21 APRILE 2009

Mi raccomando con quel miglio, lo voglio di un bel verde

dylandog_271Lo dico da ex lettore e con rispetto, ma Dylan Dog ha smesso di essere un fumetto interessante quando Tiziano Sclavi è guarito dalla sua storica depressione. Cosa che ha coinciso con il suo abbandono come scrittore regolare della serie.
DyD è da molti anni, al pari di Tex, uno di quei fumetti che piacciono a chi non legge fumetti, magari li tiene in bagno o – sacrilegio – li butta quando li ha finiti. Oppure quelli che poi a un certo punto riempiono uno scatolone e vanno in fumetteria – per la prima volta in vita loro – pensando di vendere chissà quale rarità e davvero non riescono a crederci quando scoprono che tutta quella carta non è poi così preziosa. Sono anche quelli che se gli presti o regali non dico Maus, ma Sandman, o Cages, se non li abbandonano in un cantuccio e li leggono per davvero poi tornano da te e ti dicono "non pensavo che esistessero fumetti così". Però collezionano Zagor.
La colpa è della Bonelli e della gabbia che l’editore insiste a voler costruire intorno a personaggi che pure avrebbero potenzialità – vedi il caso ormai non più tanto recente di Nathan Never, un germoglio appassito. Quando stabilisci che Dylan Dog deve per forza vestirsi sempre allo stesso modo, non importa ci sia il sole o nevichi, che a ogni episodio bisogna senza eccezione farci stare una suonata di clarinetto, una bevuta con l’ispettore Bloch, una quota-battute di Groucho, una bella figa usa e getta; quando una volta ogni cento numeri celebri un albo a colori come se fosse un evento – malgrado Topolino esca tutte le settimane a colori dagli anni Trenta – e quando ti ostini a castrare disegnatori anche eccellenti pur di farli stare dentro gabbie che erano già stantie ai tempi del Diabolik delle sorelle Giussani, se fai tutto questo un personaggio lo uccidi.

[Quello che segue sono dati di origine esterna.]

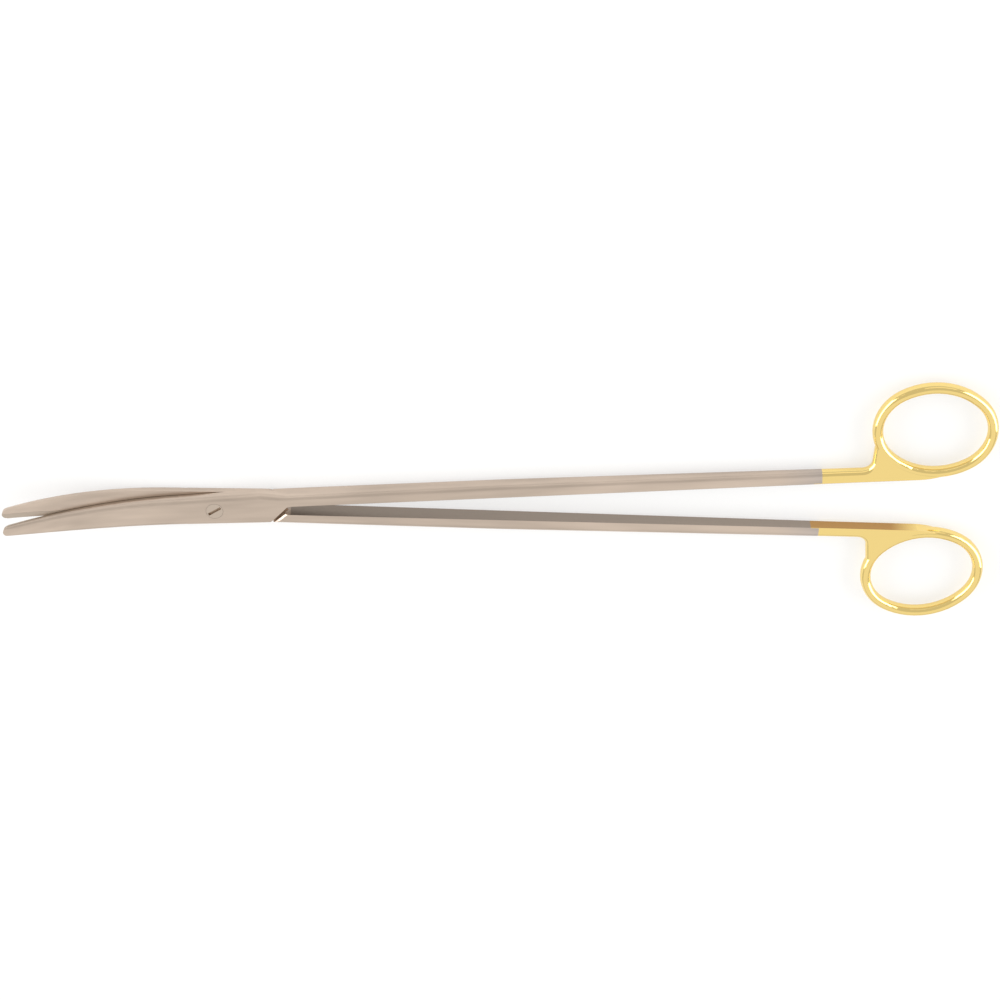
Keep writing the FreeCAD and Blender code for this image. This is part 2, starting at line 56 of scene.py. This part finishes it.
# %% The node helpers
def add_node(tree, kind, inputs=None, **settings):
    """A node of this kind. Its inputs are given by the name or number of the socket."""
    node = tree.nodes.new(kind)
    for key, value in settings.items():
        setattr(node, key, value)
    for key, side in (inputs or {}).items():
        if isinstance(side, bpy.types.NodeSocket):
            tree.links.new(side, node.inputs[key])
        else:
            node.inputs[key].default_value = side
    return node


def sum_of(tree, operation, first, second, clamp=False):
    """One sum. Each side is a plain number or another node's output."""
    node = add_node(tree, "ShaderNodeMath", {0: first, 1: second},
                    operation=operation, use_clamp=clamp)
    return node.outputs[0]


def mix_of(tree, data_type, share, first, second):
    """From the first to the second as the share goes from 0 to 1."""
    first_at, second_at, output_at = {"FLOAT": (2, 3, 0), "RGBA": (6, 7, 2)}[data_type]
    node = add_node(tree, "ShaderNodeMix", {0: share, first_at: first, second_at: second},
                    data_type=data_type)
    return node.outputs[output_at]


def range_of(tree, value, from_low, from_high, to_low, to_high):
    """The value, moved from one range of numbers to another."""
    node = add_node(tree, "ShaderNodeMapRange",
                    {0: value, 1: from_low, 2: from_high, 3: to_low, 4: to_high})
    return node.outputs[0]


print("node helpers ready")

# %% [markdown]
# ## A helper for node groups
#
# An effect that several materials share is kept in a group, which is drawn once and then placed
# like a node. A group shows only its named sockets, and this helper makes them.

# %% The group helper
FLOAT = "NodeSocketFloat"
VECTOR = "NodeSocketVector"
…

Bonelli si difende dicendo che non mira a fare letteratura grafica, ma puro intrattenimento. Ma ormai anche quello gli riesce sempre più difficile. Ed è un peccato, perché c’è stato un momento in cui Dylan Dog vendeva un milione di copie, cifra con cui credo solo certi bestseller giapponesi possono competere. C’è stato un momento in cui la Bonelli era una delle più grandi case editrici di fumetti del mondo, nella stessa fase in cui, ad esempio, la Marvel era di proprietà della multinazionale dei cosmetici Avon, ed era in amministrazione controllata per i troppi debiti: Bonelli avrebbe potuto comprarsela e farne un sol boccone. Cosa che, per fortuna, non è successa.

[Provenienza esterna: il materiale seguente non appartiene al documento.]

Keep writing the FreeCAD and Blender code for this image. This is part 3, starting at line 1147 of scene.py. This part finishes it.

Detto questo, ecco l’ultimo numero di Dylan Dog: si intitola "Il piccolo diavolo", ma Benigni non c’entra nulla. E’ proprio la storia di un diavolo piccolo, letteralmente. Suggerisco L’uccello dalle piume di cristallo, storia di un volatile incrociato con uno Swarovski, e Non aprite quella porta, drammatica vicenda di una famiglia rimasta chiusa fuori da casa a Ferragosto, quando i fabbri sono in ferie.